It’s a steamy, overcast day, a week after Vermont’s disastrous floods. You might think we were back to summer, until you looked around. Then you see that the green is not so green, that there’s starting to be some yellow in the leaves and grass. The air seems different. The crows are gathering into groups. I haven’t seen a robin for days. Hurricane Irene blew us, or maybe washed us, into a new season, out of summer and into the beginning of fall.
It’s supposed to rain hard tonight and tomorrow. I hope the weather people are wrong. It must be awful for people whose places got damaged by Irene to think they might get hit again. We were very lucky. The only damage we got was that there was a foot-deep gulley in the middle of our road, but it was passable if you straddled it with the wheels of the car. My corn got beaten down by the rain, but I was able to stand most of it up again.

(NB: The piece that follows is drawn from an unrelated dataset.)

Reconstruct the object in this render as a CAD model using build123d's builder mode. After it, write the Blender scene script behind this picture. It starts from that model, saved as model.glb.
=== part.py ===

The news is full of examples of how the people of Vermont are managing to cope with what has been thrown at them and how generous they are about turning out to help the ones who need help. It reminds me of the essay William Faulkner wrote called A Guest’s Impression Of New England. He says, “It is not the country which impressed this one. It is the people—the men and women themselves so individual, who hold individual integration and privacy as high and dear as they do liberty and freedom;” And later on in the essay he says about the New Englander, “Because he is free, private, not made so by the stern and rockbound land—the poor thin soil and the hard long winters—on which his lot was cast, but on the contrary: having elected of his own volition that stern land and weather because he knew he was tough enough to cope with them; having been bred by the long tradition which sent him from old worn-out Europe so he could be free; taught him to believe that there is no valid reason why life should be soft and docile and amenable, that to be individual and private is the thing and that the man who cannot cope with any environment anywhere had better not clutter the earth to begin with.”
It’s easy for me to say since I haven’t been hurt by the flood, but it’s still so. It was true in 1954 when Faulkner wrote it, and it’s still true today. And bravo to the tough people of our state.
Ruth, Bravo to the tough people of your state bravo to the brave people of this country. Thank you for sharing the Faulkner quote and your words of wisdom. Looking forward to your next blog! Thanks for the great photo.